In 2007 the Northern Territory government released the Little Children are Sacred Report, which detailed the dysfunction in remote Aboriginal communities. The conservative Howard government, then in its last months of power, initiated the Northern Territory Intervention. Not unexpectedly, Greer argues against the merits of the Intervention in On Rage, suggesting that rather than quelling the wrathful violence of Aboriginal men it would only exacerbate the problem. More unexpectedly, was the rising up of Indigenous Australians, not just to support the Intervention, but also to breathe new life into the regional Country Liberal Party. Last year, largely on account of first-time Indigenous support, the CLP swept to power in the Northern Territory’s election.             

The profound insight of Roger Sandall is that that substitution of the notion of “civilisation” for the politically-correct counterfeit “culture” has allowed so-called progressives, including academic-activists such as Greer, to barbarise our institutions, hijack the political agenda, immiserate those caught in the margins of society, and generally diminish our freedom of expression through their PC dogma. Bess Price, an Indigenous woman who won the Central Australian seat of Stuart for the CLP in the August 2012 election, said it for all of us when she berated those who opposed the NT Intervention. The critics valued the inviolability of Indigenous culture above the sacredness of real existing human beings:

When Aboriginal women in Central Australia ask for help, when they are killed, raped and beaten, when they cry for their abused children, you ignore them and you support those oppressing them.
  
In March of this year an Indigenous Australian, Adam Giles, was elected by his parliamentary colleagues to become the Chief Minister of Northern Territory. Giles, in his first address to the media, made it absolutely clear that he wanted to work on behalf of all Territorians, be they “men or women or Aboriginal, non-Aboriginal or otherwise.” Greer’s “hunter-gatherer” forum must seem a lame proposition to the man now in charge of an entire government.        
  
In the last decades of the twentieth century, the Soviet Empire collapsed while many governments throughout the Western world attempted programmes of fiscal responsibility. All appeared right with the world. The political trajectory of Germaine Greer, our emblematic bohemian socialist for the purposes of this essay, bears out Sandall’s concerns about the wellbeing of Western civilisation coming into the new millennium. From The Female Eunuch (1971) onwards there have been few facets of Western modernity that Greer has not disparaged, while her commentaries on non-Western cultures are almost always supportive. In Sex and Destiny (1984) she lamented Western attitudes towards sexuality, fertility, and family while admiring the “pro-child” traditions of pre-modern cultures. After embarrassing herself by writing sympathetically about female circumcision in The Whole Woman (1999), Greer eventually confessed that her real gripe was Westerners criticising any tribal practise, since this would “reinforce our cultural superiority”.

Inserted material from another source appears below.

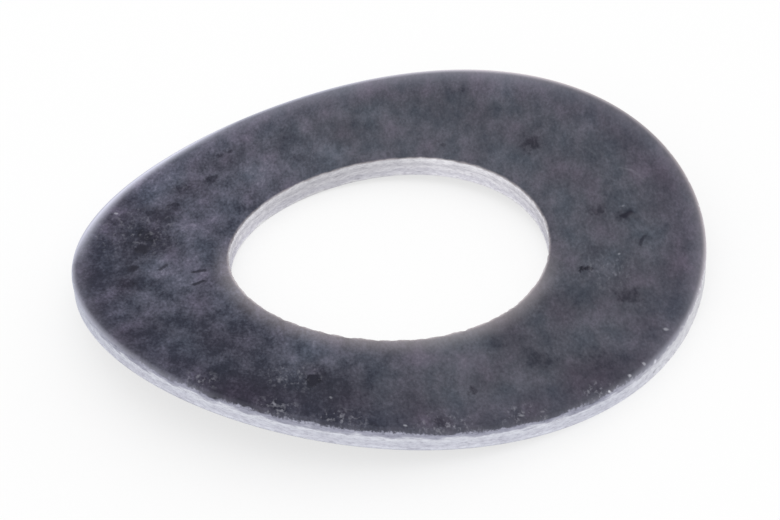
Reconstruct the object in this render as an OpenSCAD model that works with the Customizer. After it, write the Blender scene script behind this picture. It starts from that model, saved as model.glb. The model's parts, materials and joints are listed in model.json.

Greer’s endorsement of the “Campaign Against Monica Ali’s Film Brick Lane” in The Guardian, July 2006, exposes the perfidy of modern-day progressives. Rousseau and Herder could have ghostwritten Greer’s diatribe against Ali. It is an anti-Western discourse that pointedly juxtaposes Ali’s “British-ness” and lack of authentic “Bengali-ness” with the cultural bona fides of London’s Bengali community. For Greer, blinded by her anti-bourgeois bohemianism, freedom of expression is trumped by the “self-esteem” of tribal culture.

The shame of it is that Western civilisation, for all its inequity and complexity, offered humanity an escape from the cruelty and coercion of tribalism – a unique “openness” as Karl Popper would say. The Culture Cult explains why our political elites seem so desperate not to offend the forces that conspire to destroy us; and why the rest of us are sullen but silent: “Cultures are good: civilization is bad. Those six words tell you all you need to know about the moral judgement we have inherited from Herder and Rousseau.”